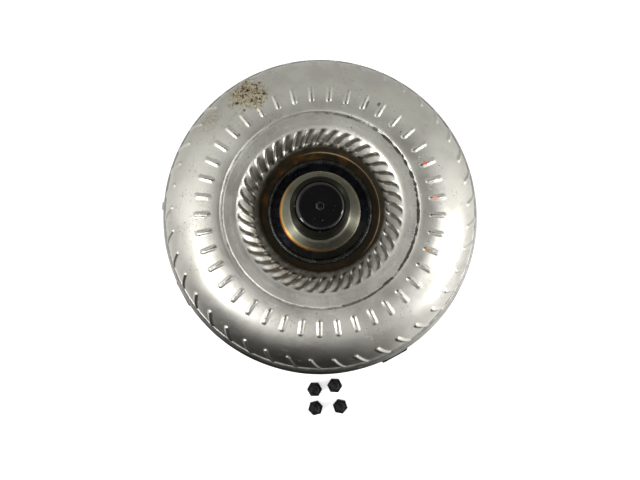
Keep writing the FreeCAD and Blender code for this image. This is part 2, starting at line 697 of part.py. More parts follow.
def damper_driven_ring():
    """The ring behind the turbine shell whose tabs reach down between the damper springs."""
    owner = body("damper_driven_ring")
    turned(owner, rectangle("driven_in_r", "driven_z", "driven_out_r", "driven_z + driven_sheet"))
    sketch = sketch_on(owner, "XZ_Plane", "driven_tab_section")
    outline(sketch, rectangle("driven_in_r", "driven_tab_z", "driven_out_r", "driven_z + 0.5"))
    tab = owner.newObject("PartDesign::Revolution", "driven_tab")
    tab.Profile = sketch
    tab.ReferenceAxis = (sketch, ["V_Axis"])
    tab.Midplane = True
    tab.setExpression("Angle", bound("stop_deg"))
    doc.recompute()
    repeat(owner, tab, "stop_count")
    keep(owner)


# ---------------------------------------------------------------- lock-up clutch and damper


def lockup_piston():
    owner = body("lockup_piston")
    turned(owner, [
        ("piston_bore_r", "piston_collar_z"),
        ("piston_collar_r", "piston_collar_z"),
        ("piston_collar_r", "piston_z"),
        ("piston_r", "piston_z"),
        ("piston_r", "piston_lip_z"),
        ("piston_r - piston_lip", "piston_lip_z"),
        ("piston_r - piston_lip", "piston_top_z"),
        ("piston_bore_r", "piston_top_z"),
    ])
    slot = sketch_on(owner, "YZ_Plane", "lip_slot")
    outline(slot, rectangle("-clutch_slot / 2", "piston_top_z", "clutch_slot / 2", "piston_lip_z + 1"))
    repeat(owner, cut(owner, slot, "piston_r + 5"), "clutch_teeth")
    keep(owner)


def friction_lining():
    owner = body("friction_lining")
    turned(owner, rectangle("lining_in_r", "lining_z", "lining_out_r", "piston_z"))
    keep(owner)


def damper_plate():
    """The disc that the piston's slots drive, with the channel and stops that hold the springs."""
    owner = body("damper_plate")
    top = "damper_z + damper_sheet"
    turned(owner, [
        ("piston_bore_r", "damper_z"),
        ("damper_wall_r", "damper_z"),
        ("damper_wall_r", "damper_wall_z"),
        ("damper_wall_r - 1.6", "damper_wall_z"),
        ("damper_wall_r - 1.6", top),
        ("piston_bore_r", top),
    ])
    tooth = sketch_on(owner, "XY_Plane", "drive_tooth", "damper_z")
    outline(tooth, rectangle("damper_wall_r - 2", "-damper_tooth / 2", "damper_tooth_r", "damper_tooth / 2"))
    repeat(owner, pad(owner, tooth, "damper_sheet"), "clutch_teeth")
    for name, low, high in (("inner_stop", "driven_in_r - 3.4", "driven_in_r - 0.7"),
                            ("outer_stop", "driven_out_r + 0.7", "damper_wall_r - 1")):
        sketch = sketch_on(owner, "XZ_Plane", name + "_section")
        outline(sketch, rectangle(low, "damper_z + 0.5", high, "damper_wall_z"))
        stop = owner.newObject("PartDesign::Revolution", name)
        stop.Profile = sketch
        stop.ReferenceAxis = (sketch, ["V_Axis"])
        stop.Midplane = True
        stop.setExpression("Angle", bound("stop_deg"))
        doc.recompute()
        repeat(owner, stop, "stop_count")
    keep(owner)


def damper_springs():
    wire_r = size("spring_wire / 2")
    mean_r = size("spring_r") - wire_r
    length = size("spring_length - spring_wire")
    pitch = length / size("spring_turns")
    helix = Part.makeHelix(pitch, length, mean_r)
    section = Part.Wire(Part.makeCircle(wire_r, Vector(mean_r, 0, 0), Vector(0, 1, 0)))
    coil = Part.Wire(helix.Edges).makePipeShell([section], True, True)
    coil.translate(Vector(0, 0, -length / 2))
    coil.rotate(Vector(0, 0, 0), Vector(1, 0, 0), 90)
    coil.translate(Vector(size("spring_from_axis"), 0, size("spring_z")))
    count = int(size("stop_count"))
    shape_node("damper_springs", Part.makeCompound(around(coil, count, 180 / count)))


# ---------------------------------------------------------------- stator and one-way clutch


def stator_wheel():
    blank = body("stator_blank")
    turned(blank, [
        ("stator_ring_in_r", "stator_lip_z"),
        ("stator_lip_r", "stator_lip_z"),
        ("stator_lip_r", "stator_z"),
        ("stator_collar_r", "stator_z"),
        ("stator_ring_r", "stator_ring_z + 1"),
        ("stator_ring_r", "stator_ring_top_z"),
        ("stator_collar_r", "stator_ring_top_z"),
        ("stator_collar_r", "stator_collar_z"),
        ("stator_ring_in_r", "stator_collar_z"),
        ("stator_ring_in_r", "ring_groove_z + ring_thick + 0.1"),
        ("ring_out_r + 0.1", "ring_groove_z + ring_thick + 0.1"),
        ("ring_out_r + 0.1", "ring_groove_z - 0.1"),
        ("stator_ring_in_r", "ring_groove_z - 0.1"),
    ])
    shroud = turned_shape([
        (size("shroud_in_r"), size("stator_ring_z + 2")),
        (size("shroud_r"), size("stator_ring_z + 2")),
        (size("shroud_r"), size("stator_ring_top_z - 3")),
        (size("shroud_in_r"), size("stator_ring_top_z - 3")),
    ])
    low, high = size("stator_ring_z + 1.5"), size("stator_ring_top_z - 2")
    rise = high - low
    profile = (
        (-5.5, 0.06), (-8.2, 0), (-6.5, 0.3), (-1.5, 0.62),
        (6.6, 0.98), (7.4, 1), (4.6, 0.7), (0.8, 0.3),
    )
    points = [Vector(size("stator_ring_r") - 3, y, low + share * rise) for y, share in profile]
    curve = Part.BSplineCurve()
    curve.interpolate(points, True)
    vane = Part.Face(Part.Wire(curve.toShape())).extrude(Vector(size("shroud_r - stator_ring_r") + 3, 0, 0))
    ring_space = turned_shape([
        (size("stator_ring_r") - 0.5, low - 5), (size("shroud_in_r") + 0.5, low - 5),
        (size("shroud_in_r") + 0.5, high + 5), (size("stator_ring_r") - 0.5, high + 5),
    ])
    vane = vane.common(ring_space)
    vanes = around(vane, int(size("stator_blade_count")))
    shape_node("stator_wheel", blank.Shape.multiFuse([shroud, *vanes]))


def clutch_outer_race():
    owner = body("clutch_outer_race")
    turned(owner, rectangle("race_in_r", "race_z", "race_out_r", "race_top_z"))
    pocket = sketch_on(owner, "XY_Plane", "roller_pocket", "race_z - 1")
    round_hole(pocket, "roller_circle_r + 0.1", "roller_r + 0.25")
    roller_cut = cut(owner, pocket, "race_top_z - race_z + 2")
    slot = sketch_on(owner, "XY_Plane", "spring_slot", "race_z - 1")
    outline(slot, rectangle("race_in_r - 1", "2", "race_in_r + 5", "8.8"))
    slot_cut = cut(owner, slot, "race_top_z - race_z + 2")
    pattern = repeat(owner, roller_cut, "roller_count")
    pattern.Originals = [roller_cut, slot_cut]
    doc.recompute()
    keep(owner)


def clutch_rollers():
    low = size("race_z + roller_end")
    one = Part.makeCylinder(size("roller_r"), size("race_top_z - race_z - 2 * roller_end"),
                            Vector(size("roller_circle_r"), 0, low))
    shape_node("clutch_rollers", Part.makeCompound(around(one, int(size("roller_count")))))


def roller_springs():
    """Folded leaf springs that push each roller towards the narrow end of its pocket."""
    near, far = size("race_in_r + 0.9"), size("race_in_r + 4.4")
    folds = [4.2, 5.3, 6.4, 7.5, 8.4]
    line = Part.makePolygon([Vector(near if k % 2 else far, y, 0) for k, y in enumerate(folds)])
    face = Part.Face(line.makeOffset2D(0.2, 0, False, False))
    one = face.extrude(Vector(0, 0, size("race_top_z - race_z") - 4))
    one.translate(Vector(0, 0, size("race_z") + 2))
    shape_node("roller_springs", Part.makeCompound(around(one, int(size("roller_count")))))


def clutch_inner_race():
    owner = body("clutch_inner_race")
    turned(owner, [
        ("inner_race_bore_r", "inner_race_z"),
        ("inner_race_r - 1", "inner_race_z"),
        ("inner_race_r", "inner_race_z + 1"),
        ("inner_race_r", "inner_race_top_z - 1"),
        ("inner_race_r - 1", "inner_race_top_z"),
        ("inner_race_bore_r", "inner_race_top_z"),
    ])
    groove = sketch_on(owner, "XY_Plane", "stator_shaft_spline", "inner_race_z - 1")
    outline(groove, rectangle("inner_race_bore_r - 2", "-1.15", "inner_race_bore_r + shaft_groove", "1.15"))
    repeat(owner, cut(owner, groove, "inner_race_top_z - inner_race_z + 2"), "shaft_teeth")
    keep(owner)


def clutch_end_plate():
    owner = body("clutch_end_plate")
    turned(owner, rectangle("plate_in_r", "race_top_z + 0.1", "race_out_r", "plate_top_z"))
    keep(owner)


def snap_ring():
    owner = body("snap_ring")
    turned(owner, rectangle("ring_in_r", "ring_groove_z", "ring_out_r", "ring_groove_z + ring_thick"))
    owner.Tip.Angle = 348
    doc.recompute()
    keep(owner)


# ---------------------------------------------------------------- thrust bearings


def thrust_bearing(name, low, inner, outer):
    """Two race washers and a caged ring of radial needles, stacked upwards from low."""
    middle = f"({low} + thrust_race + 0.05 + needle_r)"
    for part, base in (("lower", low), ("upper", f"{low} + thrust_race + 0.1 + 2 * needle_r")):
        owner = body(f"{name}_{part}_race")
        turned(owner, rectangle(inner, base, outer, base + " + thrust_race"))
        keep(owner)
    cage = body(f"{name}_cage")
    turned(cage, rectangle(inner + " + 0.4", f"{middle} - cage_thick / 2", outer + " - 0.4",
                           f"{middle} + cage_thick / 2"))
    window = sketch_on(cage, "XY_Plane", name + "_window", f"{middle} - 1")
    outline(window, rectangle(inner + " + 1.5", "-needle_r - 0.06", outer + " - 1.5", "needle_r + 0.06"))
    repeat(cage, cut(cage, window, "2"), "needle_count")
    keep(cage)
    start, length = size(inner + " + 1.6"), size(f"{outer} - ({inner}) - 3.2")
    needle = Part.makeCylinder(size("needle_r"), length, Vector(start, 0, size(middle)), Vector(1, 0, 0))
    shape_node(f"{name}_needles", Part.makeCompound(around(needle, int(size("needle_count")))))


# ---------------------------------------------------------------- loose bolts


def flexplate_bolt(number, x, y, turn):
    owner = body(f"flexplate_bolt_{number}")
    head = sketch_on(owner, "XY_Plane", f"bolt_{number}_head")
    hexagon(head, "bolt_flats", "0", "0", turn)
    pad(owner, head, "bolt_head")
    crown = sketch_on(owner, "XZ_Plane", f"bolt_{number}_crown")
    outline(crown, [
        ("bolt_flats * 0.47", "0"),
        ("bolt_flats * 0.7", "0"),
        ("bolt_flats * 0.7", "bolt_flats * 0.23 * tan(30)"),
    ])
    groove = owner.newObject("PartDesign::Groove", f"bolt_{number}_crown_cut")
    groove.Profile = crown
    groove.ReferenceAxis = (crown, ["V_Axis"])
    groove.Angle = 360
    shank = sketch_on(owner, "XZ_Plane", f"bolt_{number}_shank")
    outline(shank, [
        ("0", "bolt_head - 0.5"),
        ("bolt_r", "bolt_head - 0.5"),
        ("bolt_r", "bolt_head + bolt_length - bolt_chamfer"),
        ("bolt_r - bolt_chamfer", "bolt_head + bolt_length"),
        ("0", "bolt_head + bolt_length"),
    ])
    round_bar = owner.newObject("PartDesign::Revolution", f"bolt_{number}_bar")
    round_bar.Profile = shank
    round_bar.ReferenceAxis = (shank, ["V_Axis"])
    round_bar.Angle = 360
    owner.Placement = Placement(Vector(x, y, 0), Rotation())
    doc.recompute()
    keep(owner)


# ---------------------------------------------------------------- build, check, write


def build():
    front_cover()
    pilot_hub()
    drive_lugs()
    balance_weight()
    seam_weld()
    impeller_shell()
    pump_hub()
    hub_weld()
    hub_plug()
    core_ring("impeller_core_ring", 1)
    core_ring("turbine_core_ring", -1)
    impeller_blades()
    turbine_shell()
    turbine_blades()
    turbine_hub()
    turbine_rivets()
    piston_seal()
    damper_driven_ring()
    lockup_piston()
    friction_lining()
    damper_plate()
    damper_springs()
    stator_wheel()
    clutch_outer_race()
    clutch_rollers()
    roller_springs()
    clutch_inner_race()
    clutch_end_plate()
    snap_ring()
    thrust_bearing("cover_bearing", "dish_z + cover_wall + 0.05", "18", "29")
    thrust_bearing("turbine_bearing", "turbine_hub_top_z + 0.1", "30", "42")
    thrust_bearing("impeller_bearing", "plate_top_z + 0.05", "30", "42")
    for number, (x, y, turn) in enumerate(BOLTS, start=1):
        flexplate_bolt(number, x, y, turn)


def check():
    """Stops if any object failed, or a node's shape is empty or invalid."""
    doc.recompute()
    for made in doc.Objects:
        if "Invalid" in made.State or "Error" in made.State:
            raise ValueError(f"{made.Label} is {made.State}")
    for node, made in NODES.items():
        if made.Shape.isNull() or not made.Shape.isValid() or not made.Shape.Solids:
            raise ValueError(f"{node} has no valid solid")


def write():
    os.makedirs("parts", exist_ok=True)
    for node, made in NODES.items():
        made.Shape.exportStep(f"parts/{node}.step")


build()
check()
write()
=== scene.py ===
import math

import bpy
import numpy as np
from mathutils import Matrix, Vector


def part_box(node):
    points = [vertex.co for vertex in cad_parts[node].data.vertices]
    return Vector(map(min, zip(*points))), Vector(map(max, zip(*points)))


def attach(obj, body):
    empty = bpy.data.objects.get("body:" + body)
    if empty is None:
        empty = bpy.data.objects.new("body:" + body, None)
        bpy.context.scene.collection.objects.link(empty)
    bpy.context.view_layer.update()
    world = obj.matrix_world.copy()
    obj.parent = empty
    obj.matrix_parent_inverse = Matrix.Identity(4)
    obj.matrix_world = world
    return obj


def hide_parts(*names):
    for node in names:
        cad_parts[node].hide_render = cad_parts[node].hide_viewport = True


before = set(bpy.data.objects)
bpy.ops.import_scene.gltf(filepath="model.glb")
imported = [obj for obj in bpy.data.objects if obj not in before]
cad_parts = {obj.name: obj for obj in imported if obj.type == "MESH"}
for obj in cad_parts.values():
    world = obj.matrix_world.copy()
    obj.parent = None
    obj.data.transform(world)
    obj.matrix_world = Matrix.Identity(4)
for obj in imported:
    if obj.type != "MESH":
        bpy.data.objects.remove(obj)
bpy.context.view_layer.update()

MM = 0.001
TAU = 2 * math.pi

# The impeller shell's rows: the tabs in each, the angle of one middle tab in degrees, and the ribs' radius,
# their lead on the tabs in degrees and how many degrees they turn for each mm inwards.
TABS = 41
PITCH = TAU / TABS
PITCH_DEG = 360 / TABS
MIDDLE_TAB = 6.4
RIB_MIDDLE = 66.0
RIB_LEAD = 0.4
RIB_TURN = 0.58

# The drive lugs: inner and outer ends, half width, bolt circle, hole and the first one's angle.
LUG_IN, LUG_OUT, LUG_HALF_WIDTH = 121, 153.2, 14.2
LUG_BOLT_CIRCLE, LUG_HOLE_R, LUG_ANGLE = 137, 4.1, 28.7
PLUG_TOP = 155.2
# How far each loose bolt's head is turned, in degrees.
BOLT_TURNS = (0, -3, 14, -11)

STEEL_DARK = (0.46, 0.45, 0.41)
STEEL_LIGHT = (0.58, 0.57, 0.53)
STEEL_GREEN = (0.49, 0.495, 0.43)
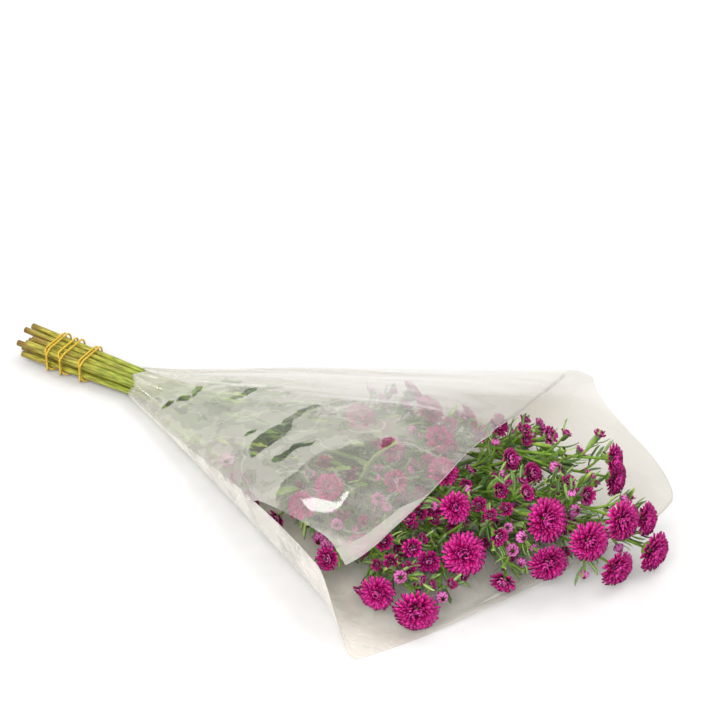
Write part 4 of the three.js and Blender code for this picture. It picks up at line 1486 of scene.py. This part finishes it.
def sheet(rows, place):
    """A grid whose points place(row, u) puts on a sheet, with their haze and distance to the hem"""
    bm = bmesh.new()
    haze_layer = bm.verts.layers.float.new("haze")
    seam_layer = bm.verts.layers.float.new("in_seam")
    bmesh.ops.create_grid(bm, x_segments=SHEET_COLUMNS, y_segments=rows * FINER, size=1)
    for vert in bm.verts:
        point, haze, to_seam = place(rows * (vert.co.y + 1) / 2, vert.co.x)
        vert.co = point
        vert[haze_layer] = haze
        vert[seam_layer] = to_seam
    return bm


def lower_place(row, u):
    q = sin(u * pi / 2)
    x = row_x(row, q)
    along_lip = sin((q + 0.8) / 1.1 * pi) if -0.8 < q < 0.3 else 0
    last = BODY_ROWS + FLAP_ROWS
    lip = LIP_RISE * along_lip * smooth((row - last + 1.5) / 1.5)
    rise = max(0, folds(x + ELSEWHERE, q)) * 0.5
    haze = lerp(LOWER_HAZE, FRONT_HAZE, smooth((-q - 0.75) / 0.2))
    return Vector((x, q * half_width(x), lower_sheet(x, q) + lip + rise)), haze, NO_HEM


def upper_place(row, u):
    apart = SLIT * max(0, row - SEALED_ROWS) / (BODY_ROWS - SEALED_ROWS)
    q = lerp(sin(u * pi / 2), 1, apart)
    x = row_x(row, q)
    seam = lerp(*SEAM, smooth((-q - 0.5) / 0.12))
    return Vector((x, q * half_width(x), upper_sheet(x, q) + folds(x, q))), 1, mouth_edge(q) - x - seam


upper = sheet(BODY_ROWS, upper_place)
sleeve_bm = sheet(BODY_ROWS + FLAP_ROWS, lower_place)
bmesh.ops.reverse_faces(sleeve_bm, faces=sleeve_bm.faces[:])
sleeve_bm.from_mesh(mesh_of(upper, "upper_sheet"))
bmesh.ops.remove_doubles(sleeve_bm, verts=sleeve_bm.verts[:], dist=0.02)
film_area = sum(face.calc_area() for face in sleeve_bm.faces)
sleeve = finished_piece("sleeve_film_sheet", sleeve_bm, [clear_film], "film", "sleeve_film")
shell = sleeve.modifiers.new("film_thickness", "SOLIDIFY")
shell.thickness = FILM_THICKNESS * MM
shell.offset = 0
print("film of the sleeve, square metres:", round(film_area * MM * MM, 3))

# %% [markdown]
# The object lies on a plain pale floor in soft light. A big softbox above and behind it and another in
# front, with a pale world all round, leave only a faint shadow. Film would mirror the big ones as
# white sheets that hide its edge, so they light the object but aren't mirrored. What the film mirrors
# is the world and a narrow strip on the left, which leaves one bright mark on its bulge.

# %% Floor and lights
def floor_material():
    material, tree = new_material("matt_white_table")
    colour = ramp(tree, grain(tree, 30.0), (0.3, "CCCBCA"), (0.7, "D1D0CF"))
    finish_with(tree, {"Roughness": 0.8, "Specular IOR Level": 0.2}, colour)
    return material


def softbox(name, place, aim, size, power, turn=0.0, mirrored=True):
    """A rectangle of light of this size in metres and power in watts, turned by degrees"""
    lamp = bpy.data.lights.new(name, "AREA")
    lamp.shape = "RECTANGLE"
    lamp.size, lamp.size_y = size
    lamp.energy = power
    holder = in_scene(name, lamp)
    holder.visible_glossy = mirrored
    holder.location = place
    facing_aim = (Vector(aim) - Vector(place)).to_track_quat("-Z", "Y")
    holder.rotation_euler = (facing_aim @ Quaternion((0, 0, 1), radians(turn))).to_euler()


floor_bm = bmesh.new()
bmesh.ops.create_grid(floor_bm, x_segments=1, y_segments=1, size=6)
table = in_scene("table", mesh_of(floor_bm, "table"))
table.data.materials.append(floor_material())

softbox("top_softbox", (0.85, 1.45, 3.1), (0, 0, 0), (2.4, 2.4), 54, mirrored=False)
softbox("front_softbox", (0.5, -2.1, 1.9), (0.05, 0, 0), (2.2, 2.2), 80, mirrored=False)
softbox("side_strip", (-1.215, 0.077, 1.055), (0.03, -0.12, 0.07), (0.66, 0.14), 2.5, -68)

world = bpy.data.worlds.new("pale_studio")
world.use_nodes = True
background = world.node_tree.nodes["Background"]
background.inputs["Color"].default_value = linear("F7F7F8")
background.inputs["Strength"].default_value = 1.0
bpy.context.scene.world = world
bpy.context.scene.view_settings.view_transform = "Standard"
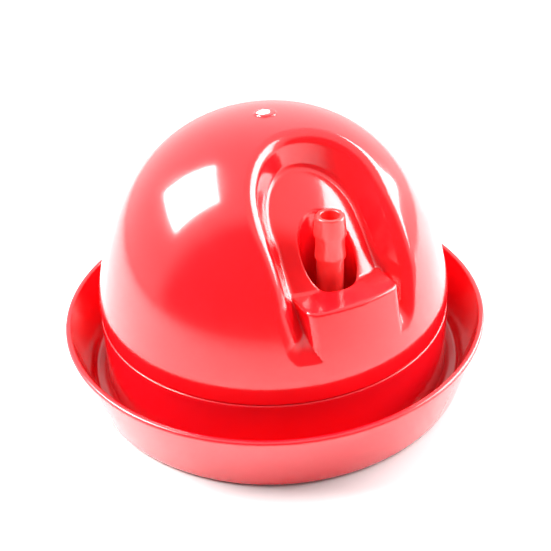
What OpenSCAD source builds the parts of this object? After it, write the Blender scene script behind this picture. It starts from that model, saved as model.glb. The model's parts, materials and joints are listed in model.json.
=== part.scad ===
// Hose-fed poultry drinker: a round water tray, a float valve on a tower in its middle,
// and a dome that drops over both. The barbed hose inlet stands up through the dome.
// Millimetres, +Z up. The origin is on the ground under the tray's centre, and the
// recess for the hose is on the dome's -Y side.

/* [Tray] */
// Radius of the tray over its rim
rim_r = 117.5; // [116:0.5:122]
// Height of the rim above the ground
rim_h = 37.7; // [35:0.1:39]
// Radius of the tray where it stands on the ground
base_r = 109.7; // [107:0.1:111]
// Thickness of the tray's walls
tray_wall = 2.4; // [2:0.1:2.8]
// Number of water ports through the back of the inner ring
port_count = 5; // [3:2:5]

/* [Dome] */
// Radius that the dome's curve has at its foot
dome_r = 101.1; // [100.5:0.1:102]
// Height of the dome's crown above the ground
dome_h = 147.2; // [144:0.1:150]
// Shape of the dome's curve: 2 is an ellipse and more is squarer
dome_power = 2.284; // [2.2:0.01:2.4]
// Thickness of the dome's wall
dome_wall = 2.4; // [2:0.1:2.6]

/* [Hose recess] */
// Radius of the recess's round back end, seen from above
recess_r = 24; // [23:0.1:25]
// How far each side of the recess opens outwards, in degrees
recess_flare = 11; // [9:0.5:12]
// Depth of the recess below the dome's crown
recess_depth = 13.9; // [12:0.1:16]
// Half the width of the block in front of the inlet
block_half_w = 24.4; // [24:0.1:25]
// Height of the block's flat top above the ground
block_h = 85.3; // [84:0.1:87]
// Radius of the well that the inlet stands in
well_r = 13.5; // [13.2:0.1:14]

/* [Inlet] */
// Distance of the inlet's axis from the tray's centre
inlet_offset = 62.3; // [61.5:0.1:63]
// Height of the inlet's tip above the ground
inlet_h = 119; // [112:0.5:124]
// Diameter over the upper barb
barb_d = 15.4; // [14.8:0.1:16]
// Diameter of the water passage
bore_d = 9; // [8:0.1:9.4]

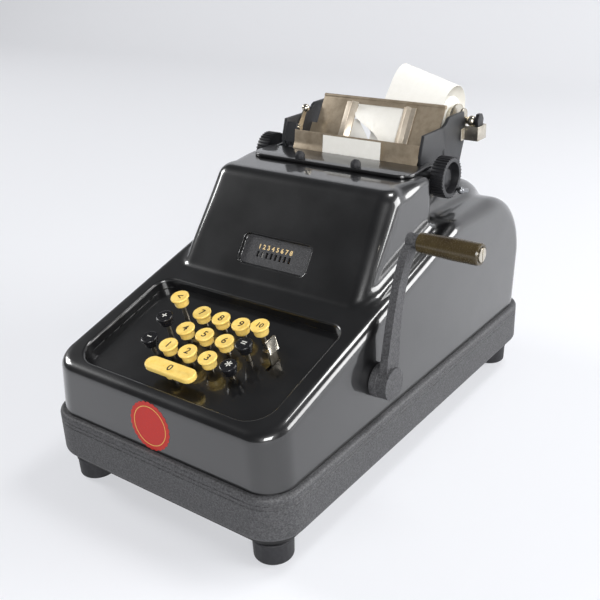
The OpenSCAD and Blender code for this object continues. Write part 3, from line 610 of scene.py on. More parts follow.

=== WHAT TO PRODUCE ===
Starting with the first line of the records, repeat every line up to and including the one containing "clutch and damper", and nothing else.

=== FULL OUTPUT ===
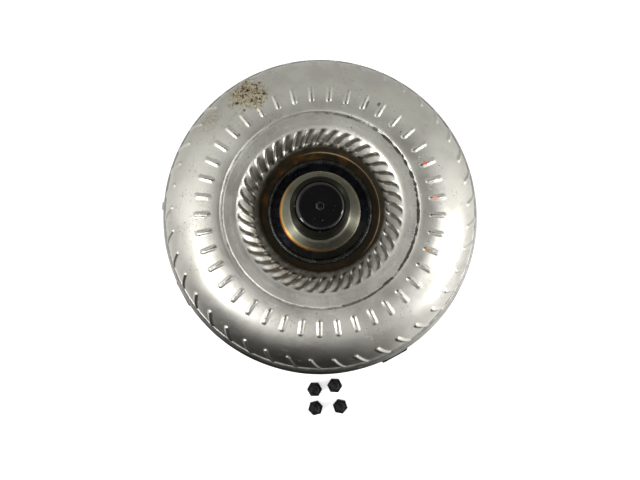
Keep writing the FreeCAD and Blender code for this image. This is part 2, starting at line 697 of part.py. More parts follow.
def damper_driven_ring():
    """The ring behind the turbine shell whose tabs reach down between the damper springs."""
    owner = body("damper_driven_ring")
    turned(owner, rectangle("driven_in_r", "driven_z", "driven_out_r", "driven_z + driven_sheet"))
    sketch = sketch_on(owner, "XZ_Plane", "driven_tab_section")
    outline(sketch, rectangle("driven_in_r", "driven_tab_z", "driven_out_r", "driven_z + 0.5"))
    tab = owner.newObject("PartDesign::Revolution", "driven_tab")
    tab.Profile = sketch
    tab.ReferenceAxis = (sketch, ["V_Axis"])
    tab.Midplane = True
    tab.setExpression("Angle", bound("stop_deg"))
    doc.recompute()
    repeat(owner, tab, "stop_count")
    keep(owner)


# ---------------------------------------------------------------- lock-up clutch and damper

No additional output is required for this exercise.